Despite a poor size grade in his Relative Athletic Score, Mallory finished with a 9.44 RAS thanks to his 95th percentile 40-yard time and 91st percentile vertical. He utilized this athleticism to the tune of double-digit yards per catch every season he started. In fact, he was only under 12 YPC in his Redshirt Junior year at 11.6. Mallory is the epitome of a seam-buster. He is quick to get into his route and puts his defender on their heels before snapping off his stems at sharp angles. He was clearly coached early in his development to attack a defender’s leverage as he easily transitions between leverages. Mallory is a weapon whether running into green grass or high-pointing errant throws. However, his lack of size shows up on contested catches, struggling to come down with catches when jammed or jostled at the stem. His transition to the NFL should be quicker than some of his peers, thanks to his father’s coaching background and an easily translatable receiving tool.
The clear downside to Mallory is his frame, which is no more apparent than in his blocking. At best, he can get in the way of defenders. But he will never be a true asset in springing longer runs at the point of attack or on the second level. One might think he could establish angles against Linebackers by beating them to a spot, but he is too easily driven off that spot. This may also be attributed to poor balance. Just as Mallory can be derailed by a good hard shove at the stem, he struggles to maintain even horizontal positioning on defenders. Seeing him thrown to the side like a rag doll is common. With an 88th percentile broad jump, the explosion trait might suggest the possibility of developing a passable blocking tool.
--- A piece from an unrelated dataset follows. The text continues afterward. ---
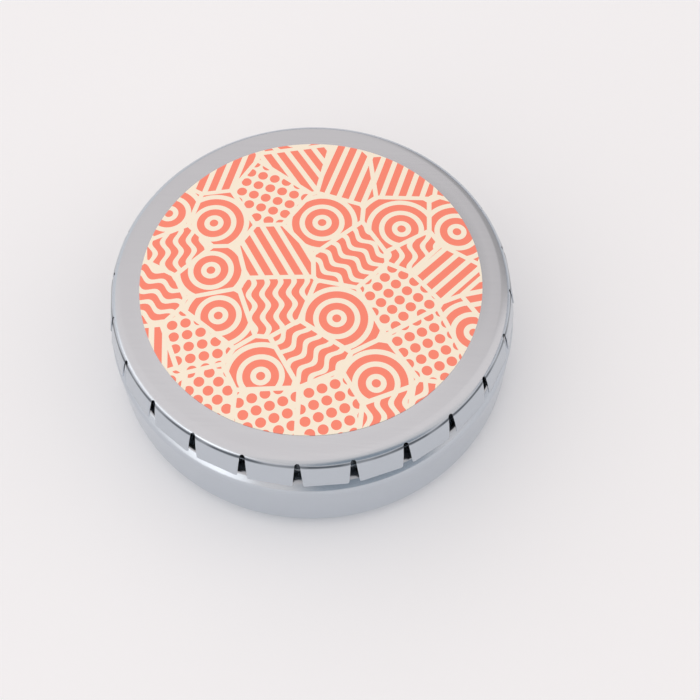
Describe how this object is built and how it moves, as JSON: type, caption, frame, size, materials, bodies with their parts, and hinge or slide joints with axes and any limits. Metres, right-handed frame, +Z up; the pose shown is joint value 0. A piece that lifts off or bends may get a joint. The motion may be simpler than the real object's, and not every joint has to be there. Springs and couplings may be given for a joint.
{
  "type": "mint tin",
  "caption": "Round tinplate mint tin with a domed lid: pressing the middle snaps it in and spreads the slotted skirt, so the lid lifts off.",
  "frame": {"origin": "on the tin's axis, in the plane of its foot ring, where it stands", "axes": "+Z up along the tin's axis, +X through one slot of the lid's skirt"},
  "size_m": [0.06, 0.06, 0.0206],
  "materials": {
    "tinplate": "satin bare tinplate",
    "label": "satin printed film, coral pattern on cream"
  },
  "bodies": {
    "base": {"tin_base": "tinplate"},
    "lid": {"lid_rim": "tinplate"},
    "lid_centre": {"lid_panel": "tinplate", "label_disc": "label"},
    "tab_01": {"lid_tab_01": "tinplate"},
    "tab_02": {"lid_tab_02": "tinplate"},
    "tab_03": {"lid_tab_03": "tinplate"},
    "tab_04": {"lid_tab_04": "tinplate"},
    "tab_05": {"lid_tab_05": "tinplate"},
    "tab_06": {"lid_tab_06": "tinplate"},
    "tab_07": {"lid_tab_07": "tinplate"},
    "tab_08": {"lid_tab_08": "tinplate"},
    "tab_09": {"lid_tab_09": "tinplate"},
    "tab_10": {"lid_tab_10": "tinplate"},
    "tab_11": {"lid_tab_11": "tinplate"},
    "tab_12": {"lid_tab_12": "tinplate"},
    "tab_13": {"lid_tab_13": "tinplate"},
    "tab_14": {"lid_tab_14": "tinplate"},
    "tab_15": {"lid_tab_15": "tinplate"},
    "tab_16": {"lid_tab_16": "tinplate"},
    "tab_17": {"lid_tab_17": "tinplate"},
    "tab_18": {"lid_tab_18": "tinplate"},
    "tab_19": {"lid_tab_19": "tinplate"},
    "tab_20": {"lid_tab_20": "tinplate"},
    "tab_21": {"lid_tab_21": "tinplate"},
    "tab_22": {"lid_tab_22": "tinplate"},
    "tab_23": {"lid_tab_23": "tinplate"},
    "tab_24": {"lid_tab_24": "tinplate"}
  },
  "joints": [
    {"name": "lid_lift", "type": "slide", "parent": "base", "child": "lid", "axis": [0, 0, 1], "range_m": [0, 0.04]},
    {"name": "panel_click", "type": "slide", "parent": "lid", "child": "lid_centre", "axis": [0, 0, -1], "range_m": [0, 0.0017]},
    {"name": "tab_01_flex", "type": "hinge", "parent": "lid", "child": "tab_01", "pos_m": [0.02851, 0.00375, 0.01874], "axis": [0.1305, -0.9914, 0], "range_deg": [0, 7.6]},
    {"name": "tab_02_flex", "type": "hinge", "parent": "lid", "child": "tab_02", "pos_m": [0.02657, 0.01101, 0.01874], "axis": [0.3827, -0.9239, 0], "range_deg": [0, 7.6]},
    {"name": "tab_03_flex", "type": "hinge", "parent": "lid", "child": "tab_03", "pos_m": [0.02282, 0.01751, 0.01874], "axis": [0.6088, -0.7934, 0], "range_deg": [0, 7.6]},
    {"name": "tab_04_flex", "type": "hinge", "parent": "lid", "child": "tab_04", "pos_m": [0.01751, 0.02282, 0.01874], "axis": [0.7934, -0.6088, 0], "range_deg": [0, 7.6]},
    {"name": "tab_05_flex", "type": "hinge", "parent": "lid", "child": "tab_05", "pos_m": [0.01101, 0.02657, 0.01874], "axis": [0.9239, -0.3827, 0], "range_deg": [0, 7.6]},
    {"name": "tab_06_flex", "type": "hinge", "parent": "lid", "child": "tab_06", "pos_m": [0.00375, 0.02851, 0.01874], "axis": [0.9914, -0.1305, 0], "range_deg": [0, 7.6]},
    {"name": "tab_07_flex", "type": "hinge", "parent": "lid", "child": "tab_07", "pos_m": [-0.00375, 0.02851, 0.01874], "axis": [0.9914, 0.1305, 0], "range_deg": [0, 7.6]},
    {"name": "tab_08_flex", "type": "hinge", "parent": "lid", "child": "tab_08", "pos_m": [-0.01101, 0.02657, 0.01874], "axis": [0.9239, 0.3827, 0], "range_deg": [0, 7.6]},
    {"name": "tab_09_flex", "type": "hinge", "parent": "lid", "child": "tab_09", "pos_m": [-0.01751, 0.02282, 0.01874], "axis": [0.7934, 0.6088, 0], "range_deg": [0, 7.6]},
    {"name": "tab_10_flex", "type": "hinge", "parent": "lid", "child": "tab_10", "pos_m": [-0.02282, 0.01751, 0.01874], "axis": [0.6088, 0.7934, 0], "range_deg": [0, 7.6]},
    {"name": "tab_11_flex", "type": "hinge", "parent": "lid", "child": "tab_11", "pos_m": [-0.02657, 0.01101, 0.01874], "axis": [0.3827, 0.9239, 0], "range_deg": [0, 7.6]},
    {"name": "tab_12_flex", "type": "hinge", "parent": "lid", "child": "tab_12", "pos_m": [-0.02851, 0.00375, 0.01874], "axis": [0.1305, 0.9914, 0], "range_deg": [0, 7.6]},
    {"name": "tab_13_flex", "type": "hinge", "parent": "lid", "child": "tab_13", "pos_m": [-0.02851, -0.00375, 0.01874], "axis": [-0.1305, 0.9914, 0], "range_deg": [0, 7.6]},
    {"name": "tab_14_flex", "type": "hinge", "parent": "lid", "child": "tab_14", "pos_m": [-0.02657, -0.01101, 0.01874], "axis": [-0.3827, 0.9239, 0], "range_deg": [0, 7.6]},
    {"name": "tab_15_flex", "type": "hinge", "parent": "lid", "child": "tab_15", "pos_m": [-0.02282, -0.01751, 0.01874], "axis": [-0.6088, 0.7934, 0], "range_deg": [0, 7.6]},
    {"name": "tab_16_flex", "type": "hinge", "parent": "lid", "child": "tab_16", "pos_m": [-0.01751, -0.02282, 0.01874], "axis": [-0.7934, 0.6088, 0], "range_deg": [0, 7.6]},
    {"name": "tab_17_flex", "type": "hinge", "parent": "lid", "child": "tab_17", "pos_m": [-0.01101, -0.02657, 0.01874], "axis": [-0.9239, 0.3827, 0], "range_deg": [0, 7.6]},
    {"name": "tab_18_flex", "type": "hinge", "parent": "lid", "child": "tab_18", "pos_m": [-0.00375, -0.02851, 0.01874], "axis": [-0.9914, 0.1305, 0], "range_deg": [0, 7.6]},
    {"name": "tab_19_flex", "type": "hinge", "parent": "lid", "child": "tab_19", "pos_m": [0.00375, -0.02851, 0.01874], "axis": [-0.9914, -0.1305, 0], "range_deg": [0, 7.6]},
    {"name": "tab_20_flex", "type": "hinge", "parent": "lid", "child": "tab_20", "pos_m": [0.01101, -0.02657, 0.01874], "axis": [-0.9239, -0.3827, 0], "range_deg": [0, 7.6]},
    {"name": "tab_21_flex", "type": "hinge", "parent": "lid", "child": "tab_21", "pos_m": [0.01751, -0.02282, 0.01874], "axis": [-0.7934, -0.6088, 0], "range_deg": [0, 7.6]},
    {"name": "tab_22_flex", "type": "hinge", "parent": "lid", "child": "tab_22", "pos_m": [0.02282, -0.01751, 0.01874], "axis": [-0.6088, -0.7934, 0], "range_deg": [0, 7.6]},
    {"name": "tab_23_flex", "type": "hinge", "parent": "lid", "child": "tab_23", "pos_m": [0.02657, -0.01101, 0.01874], "axis": [-0.3827, -0.9239, 0], "range_deg": [0, 7.6]},
    {"name": "tab_24_flex", "type": "hinge", "parent": "lid", "child": "tab_24", "pos_m": [0.02851, -0.00375, 0.01874], "axis": [-0.1305, -0.9914, 0], "range_deg": [0, 7.6]}
  ],
  "couplings": [
    {"joint": "tab_01_flex", "follows": "panel_click", "rad_per_m": 77},
    {"joint": "tab_02_flex", "follows": "panel_click", "rad_per_m": 77},
    {"joint": "tab_03_flex", "follows": "panel_click", "rad_per_m": 77},
    {"joint": "tab_04_flex", "follows": "panel_click", "rad_per_m": 77},
    {"joint": "tab_05_flex", "follows": "panel_click", "rad_per_m": 77},
    {"joint": "tab_06_flex", "follows": "panel_click", "rad_per_m": 77},
    {"joint": "tab_07_flex", "follows": "panel_click", "rad_per_m": 77},
    {"joint": "tab_08_flex", "follows": "panel_click", "rad_per_m": 77},
    {"joint": "tab_09_flex", "follows": "panel_click", "rad_per_m": 77},
    {"joint": "tab_10_flex", "follows": "panel_click", "rad_per_m": 77},
    {"joint": "tab_11_flex", "follows": "panel_click", "rad_per_m": 77},
    {"joint": "tab_12_flex", "follows": "panel_click", "rad_per_m": 77},
    {"joint": "tab_13_flex", "follows": "panel_click", "rad_per_m": 77},
    {"joint": "tab_14_flex", "follows": "panel_click", "rad_per_m": 77},
    {"joint": "tab_15_flex", "follows": "panel_click", "rad_per_m": 77},
    {"joint": "tab_16_flex", "follows": "panel_click", "rad_per_m": 77},
    {"joint": "tab_17_flex", "follows": "panel_click", "rad_per_m": 77},
    {"joint": "tab_18_flex", "follows": "panel_click", "rad_per_m": 77},
    {"joint": "tab_19_flex", "follows": "panel_click", "rad_per_m": 77},
    {"joint": "tab_20_flex", "follows": "panel_click", "rad_per_m": 77},
    {"joint": "tab_21_flex", "follows": "panel_click", "rad_per_m": 77},
    {"joint": "tab_22_flex", "follows": "panel_click", "rad_per_m": 77},
    {"joint": "tab_23_flex", "follows": "panel_click", "rad_per_m": 77},
    {"joint": "tab_24_flex", "follows": "panel_click", "rad_per_m": 77}
  ]
}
But that is a distant hope as of right now.
Mallory’s contributions to an NFL offense are limited but clear. As with any Tight End prospect, his transition will take a little time. He is unlikely to land with a team that values blocking over receiving ability in their Tight Ends. However, thanks to his good understanding of professionalism and how to utilize his speed, Mallory should be utilized in select packages in an open spacing-based offense. The hope is that he can put up better numbers than he did in college with competent QB play and a play caller willing to maximize his athletic traits. Expect Mallory to be selected towards the midpoint of Day 3, around the end of Round 5.